**Task brief:**
Return every line below in which "piece" appears.

##############################

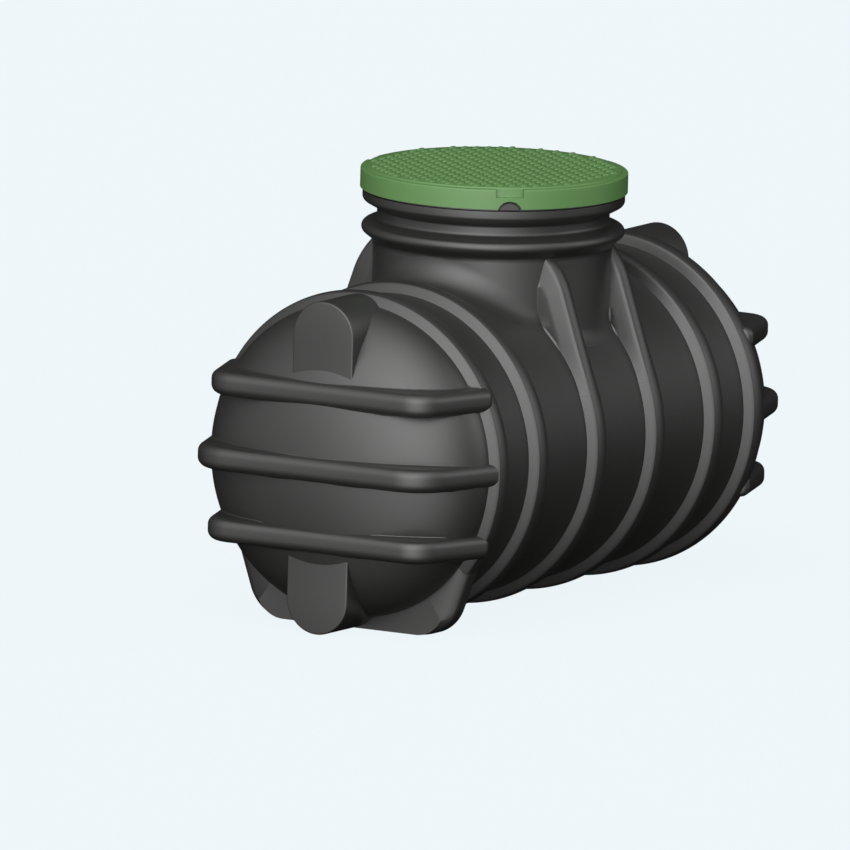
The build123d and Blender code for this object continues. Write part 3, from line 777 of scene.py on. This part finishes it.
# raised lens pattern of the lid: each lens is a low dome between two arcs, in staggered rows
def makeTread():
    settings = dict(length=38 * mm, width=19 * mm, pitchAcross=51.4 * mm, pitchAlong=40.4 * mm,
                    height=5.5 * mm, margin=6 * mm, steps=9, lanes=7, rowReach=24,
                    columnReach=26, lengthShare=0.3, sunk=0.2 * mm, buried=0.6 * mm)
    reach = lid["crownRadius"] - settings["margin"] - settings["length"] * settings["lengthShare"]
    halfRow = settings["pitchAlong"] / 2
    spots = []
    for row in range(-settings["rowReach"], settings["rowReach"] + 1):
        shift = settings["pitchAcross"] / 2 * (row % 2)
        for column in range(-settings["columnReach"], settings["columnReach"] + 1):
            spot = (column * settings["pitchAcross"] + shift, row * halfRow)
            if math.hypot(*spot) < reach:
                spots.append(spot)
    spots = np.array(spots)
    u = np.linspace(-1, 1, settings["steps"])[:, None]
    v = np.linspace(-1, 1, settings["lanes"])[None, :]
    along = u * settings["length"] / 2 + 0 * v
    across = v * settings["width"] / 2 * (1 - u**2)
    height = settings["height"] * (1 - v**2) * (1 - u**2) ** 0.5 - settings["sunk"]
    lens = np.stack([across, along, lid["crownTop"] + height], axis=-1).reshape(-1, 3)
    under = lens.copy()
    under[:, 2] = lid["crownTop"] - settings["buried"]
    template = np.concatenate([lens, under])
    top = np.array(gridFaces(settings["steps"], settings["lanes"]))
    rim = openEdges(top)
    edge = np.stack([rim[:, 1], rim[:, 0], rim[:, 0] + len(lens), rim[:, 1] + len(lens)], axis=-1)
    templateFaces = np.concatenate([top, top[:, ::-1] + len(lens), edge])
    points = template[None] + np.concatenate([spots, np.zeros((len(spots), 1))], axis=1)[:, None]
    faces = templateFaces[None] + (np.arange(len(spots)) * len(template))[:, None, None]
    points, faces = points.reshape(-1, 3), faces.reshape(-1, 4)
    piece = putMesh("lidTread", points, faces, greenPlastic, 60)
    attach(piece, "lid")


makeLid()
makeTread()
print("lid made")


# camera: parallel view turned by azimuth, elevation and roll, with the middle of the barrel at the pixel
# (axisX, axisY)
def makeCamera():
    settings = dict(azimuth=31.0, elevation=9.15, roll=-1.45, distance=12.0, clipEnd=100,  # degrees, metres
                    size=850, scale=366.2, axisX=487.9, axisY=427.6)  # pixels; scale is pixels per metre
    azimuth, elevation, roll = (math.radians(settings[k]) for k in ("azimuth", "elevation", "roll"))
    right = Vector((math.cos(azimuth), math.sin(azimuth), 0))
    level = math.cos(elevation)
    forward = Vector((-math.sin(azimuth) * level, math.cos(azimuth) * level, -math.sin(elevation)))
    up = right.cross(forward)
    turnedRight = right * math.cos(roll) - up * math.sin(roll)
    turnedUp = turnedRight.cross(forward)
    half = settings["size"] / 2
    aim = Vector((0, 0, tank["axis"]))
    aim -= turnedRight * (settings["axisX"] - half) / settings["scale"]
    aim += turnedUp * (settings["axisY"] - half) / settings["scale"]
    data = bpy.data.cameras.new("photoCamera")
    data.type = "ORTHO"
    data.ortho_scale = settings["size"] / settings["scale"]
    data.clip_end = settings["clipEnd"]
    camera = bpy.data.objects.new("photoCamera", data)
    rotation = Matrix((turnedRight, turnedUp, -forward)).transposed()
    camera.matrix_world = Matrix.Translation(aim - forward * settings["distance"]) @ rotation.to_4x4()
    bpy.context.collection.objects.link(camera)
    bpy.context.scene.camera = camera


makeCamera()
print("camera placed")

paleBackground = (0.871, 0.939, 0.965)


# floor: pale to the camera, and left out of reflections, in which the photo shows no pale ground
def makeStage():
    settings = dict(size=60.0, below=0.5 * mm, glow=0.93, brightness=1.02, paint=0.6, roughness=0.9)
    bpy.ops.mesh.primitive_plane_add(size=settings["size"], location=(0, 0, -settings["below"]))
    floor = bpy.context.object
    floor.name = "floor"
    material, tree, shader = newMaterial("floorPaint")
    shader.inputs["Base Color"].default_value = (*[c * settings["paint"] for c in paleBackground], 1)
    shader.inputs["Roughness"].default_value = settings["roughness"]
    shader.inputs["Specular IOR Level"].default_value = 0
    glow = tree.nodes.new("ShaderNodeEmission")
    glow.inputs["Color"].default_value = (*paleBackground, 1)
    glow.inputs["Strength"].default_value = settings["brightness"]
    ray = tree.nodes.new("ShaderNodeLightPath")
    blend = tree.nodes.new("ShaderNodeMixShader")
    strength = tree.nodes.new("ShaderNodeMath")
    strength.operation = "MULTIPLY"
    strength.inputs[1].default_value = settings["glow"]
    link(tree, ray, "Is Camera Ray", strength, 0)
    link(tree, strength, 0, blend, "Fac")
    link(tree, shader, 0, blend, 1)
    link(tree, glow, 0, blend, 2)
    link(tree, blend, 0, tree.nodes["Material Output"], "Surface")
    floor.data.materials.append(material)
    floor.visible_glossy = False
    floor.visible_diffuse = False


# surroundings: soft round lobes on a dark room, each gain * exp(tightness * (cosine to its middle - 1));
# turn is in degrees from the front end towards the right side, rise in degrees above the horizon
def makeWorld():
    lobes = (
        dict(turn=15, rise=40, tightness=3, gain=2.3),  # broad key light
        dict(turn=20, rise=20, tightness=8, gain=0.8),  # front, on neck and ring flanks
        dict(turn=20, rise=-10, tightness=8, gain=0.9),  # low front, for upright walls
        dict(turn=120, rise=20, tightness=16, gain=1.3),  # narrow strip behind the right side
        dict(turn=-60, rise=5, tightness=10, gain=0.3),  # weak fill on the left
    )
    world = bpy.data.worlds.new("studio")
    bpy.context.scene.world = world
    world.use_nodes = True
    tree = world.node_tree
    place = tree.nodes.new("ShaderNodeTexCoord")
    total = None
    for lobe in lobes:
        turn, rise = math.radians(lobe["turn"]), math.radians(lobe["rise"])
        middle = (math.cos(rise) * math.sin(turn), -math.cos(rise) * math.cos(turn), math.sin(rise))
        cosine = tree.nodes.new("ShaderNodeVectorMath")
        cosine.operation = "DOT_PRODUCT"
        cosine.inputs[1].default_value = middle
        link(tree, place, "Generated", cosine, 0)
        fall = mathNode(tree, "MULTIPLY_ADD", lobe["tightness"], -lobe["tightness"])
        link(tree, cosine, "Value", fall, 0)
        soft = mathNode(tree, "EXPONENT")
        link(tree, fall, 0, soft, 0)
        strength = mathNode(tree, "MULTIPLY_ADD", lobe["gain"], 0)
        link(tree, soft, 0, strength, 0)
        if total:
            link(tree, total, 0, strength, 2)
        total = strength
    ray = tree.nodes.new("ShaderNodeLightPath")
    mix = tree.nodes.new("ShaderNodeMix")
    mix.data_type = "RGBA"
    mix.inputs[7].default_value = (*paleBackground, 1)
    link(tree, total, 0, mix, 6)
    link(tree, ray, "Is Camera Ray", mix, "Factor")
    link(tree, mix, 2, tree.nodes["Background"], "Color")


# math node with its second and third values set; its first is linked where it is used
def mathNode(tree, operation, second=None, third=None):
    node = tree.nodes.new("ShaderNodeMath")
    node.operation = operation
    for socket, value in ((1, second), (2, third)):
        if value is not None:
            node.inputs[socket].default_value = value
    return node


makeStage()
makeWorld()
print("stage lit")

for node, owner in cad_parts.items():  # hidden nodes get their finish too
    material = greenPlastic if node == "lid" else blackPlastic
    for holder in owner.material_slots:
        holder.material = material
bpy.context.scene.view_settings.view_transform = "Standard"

##############################

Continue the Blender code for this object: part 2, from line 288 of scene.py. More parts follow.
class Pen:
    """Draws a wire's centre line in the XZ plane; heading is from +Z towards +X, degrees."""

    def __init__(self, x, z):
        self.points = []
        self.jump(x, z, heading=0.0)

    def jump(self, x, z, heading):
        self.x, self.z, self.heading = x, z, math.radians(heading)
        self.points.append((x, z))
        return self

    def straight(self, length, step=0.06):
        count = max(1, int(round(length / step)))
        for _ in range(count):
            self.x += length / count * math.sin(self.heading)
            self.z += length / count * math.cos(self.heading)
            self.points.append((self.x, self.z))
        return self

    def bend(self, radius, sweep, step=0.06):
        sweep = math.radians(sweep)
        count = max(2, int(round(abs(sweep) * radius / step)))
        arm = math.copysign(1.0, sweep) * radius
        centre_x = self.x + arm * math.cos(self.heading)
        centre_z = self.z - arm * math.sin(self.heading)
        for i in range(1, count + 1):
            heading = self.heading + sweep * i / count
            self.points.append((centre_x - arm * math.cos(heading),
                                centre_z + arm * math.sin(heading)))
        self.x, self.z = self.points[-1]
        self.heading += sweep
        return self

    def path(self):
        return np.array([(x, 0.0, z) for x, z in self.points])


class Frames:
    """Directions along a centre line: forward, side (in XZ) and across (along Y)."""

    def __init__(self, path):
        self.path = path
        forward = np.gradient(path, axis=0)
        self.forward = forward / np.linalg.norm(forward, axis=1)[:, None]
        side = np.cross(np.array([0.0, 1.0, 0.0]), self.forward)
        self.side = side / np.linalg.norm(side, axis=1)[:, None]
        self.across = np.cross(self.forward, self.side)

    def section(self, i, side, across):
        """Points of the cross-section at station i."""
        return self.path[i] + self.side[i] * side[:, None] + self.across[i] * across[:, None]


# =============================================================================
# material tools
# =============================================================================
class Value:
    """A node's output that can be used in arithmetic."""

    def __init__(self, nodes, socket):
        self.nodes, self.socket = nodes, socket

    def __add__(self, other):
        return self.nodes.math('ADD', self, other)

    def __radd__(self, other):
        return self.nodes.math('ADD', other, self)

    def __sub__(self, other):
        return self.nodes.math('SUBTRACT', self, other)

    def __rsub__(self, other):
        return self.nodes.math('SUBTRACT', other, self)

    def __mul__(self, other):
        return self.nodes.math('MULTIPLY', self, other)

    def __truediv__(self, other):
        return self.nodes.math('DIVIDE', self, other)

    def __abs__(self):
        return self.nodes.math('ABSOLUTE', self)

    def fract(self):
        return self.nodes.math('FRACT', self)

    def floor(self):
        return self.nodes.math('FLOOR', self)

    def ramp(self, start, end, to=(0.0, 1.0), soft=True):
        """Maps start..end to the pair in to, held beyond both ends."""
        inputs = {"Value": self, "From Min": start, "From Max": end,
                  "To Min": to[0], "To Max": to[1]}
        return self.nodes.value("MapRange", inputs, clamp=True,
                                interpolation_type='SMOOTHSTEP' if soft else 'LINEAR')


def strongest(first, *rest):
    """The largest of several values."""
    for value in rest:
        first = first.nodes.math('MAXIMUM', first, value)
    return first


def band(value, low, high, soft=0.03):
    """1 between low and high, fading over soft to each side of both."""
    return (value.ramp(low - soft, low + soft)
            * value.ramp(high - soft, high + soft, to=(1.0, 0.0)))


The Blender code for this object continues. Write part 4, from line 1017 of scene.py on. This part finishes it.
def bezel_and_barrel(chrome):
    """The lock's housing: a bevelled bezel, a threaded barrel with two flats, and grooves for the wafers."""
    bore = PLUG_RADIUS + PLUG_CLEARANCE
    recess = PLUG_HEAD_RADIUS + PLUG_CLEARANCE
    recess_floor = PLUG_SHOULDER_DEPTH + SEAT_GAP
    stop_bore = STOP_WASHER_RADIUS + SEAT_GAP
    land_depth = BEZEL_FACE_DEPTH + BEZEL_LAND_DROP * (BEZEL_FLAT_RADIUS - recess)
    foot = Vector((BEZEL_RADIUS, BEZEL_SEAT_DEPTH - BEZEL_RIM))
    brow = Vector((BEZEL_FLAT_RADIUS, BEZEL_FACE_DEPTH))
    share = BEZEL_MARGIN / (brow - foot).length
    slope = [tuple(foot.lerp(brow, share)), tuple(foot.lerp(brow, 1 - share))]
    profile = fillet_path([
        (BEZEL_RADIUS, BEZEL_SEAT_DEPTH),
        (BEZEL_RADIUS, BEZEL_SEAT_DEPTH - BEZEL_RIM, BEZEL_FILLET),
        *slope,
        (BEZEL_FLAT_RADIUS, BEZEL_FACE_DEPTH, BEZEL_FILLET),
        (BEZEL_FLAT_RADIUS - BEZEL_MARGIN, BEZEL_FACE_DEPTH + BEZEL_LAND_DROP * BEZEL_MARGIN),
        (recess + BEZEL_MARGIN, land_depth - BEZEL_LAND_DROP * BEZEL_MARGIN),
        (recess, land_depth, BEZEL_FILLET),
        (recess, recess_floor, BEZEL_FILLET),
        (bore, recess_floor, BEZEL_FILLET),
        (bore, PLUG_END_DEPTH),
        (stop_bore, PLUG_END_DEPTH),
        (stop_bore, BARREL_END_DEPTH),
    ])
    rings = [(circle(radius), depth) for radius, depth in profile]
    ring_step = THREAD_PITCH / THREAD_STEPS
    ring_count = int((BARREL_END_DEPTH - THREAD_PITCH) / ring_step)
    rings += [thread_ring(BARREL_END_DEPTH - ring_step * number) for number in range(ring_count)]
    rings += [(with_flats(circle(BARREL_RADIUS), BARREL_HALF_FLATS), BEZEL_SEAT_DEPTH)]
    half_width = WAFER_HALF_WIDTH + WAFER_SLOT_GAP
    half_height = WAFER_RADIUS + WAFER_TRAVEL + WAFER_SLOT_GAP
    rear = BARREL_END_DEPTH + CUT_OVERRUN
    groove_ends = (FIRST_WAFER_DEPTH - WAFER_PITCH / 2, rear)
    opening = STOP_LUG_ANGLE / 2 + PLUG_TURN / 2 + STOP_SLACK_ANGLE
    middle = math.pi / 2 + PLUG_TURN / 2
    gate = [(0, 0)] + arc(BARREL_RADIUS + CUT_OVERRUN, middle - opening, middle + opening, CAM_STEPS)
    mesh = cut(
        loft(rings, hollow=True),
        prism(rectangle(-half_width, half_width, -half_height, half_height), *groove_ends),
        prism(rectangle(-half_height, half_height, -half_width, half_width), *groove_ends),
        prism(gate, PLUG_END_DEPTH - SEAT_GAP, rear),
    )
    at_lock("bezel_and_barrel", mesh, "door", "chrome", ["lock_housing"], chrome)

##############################

**Solution for this task:**
    piece = putMesh("lidTread", points, faces, greenPlastic, 60)
    attach(piece, "lid")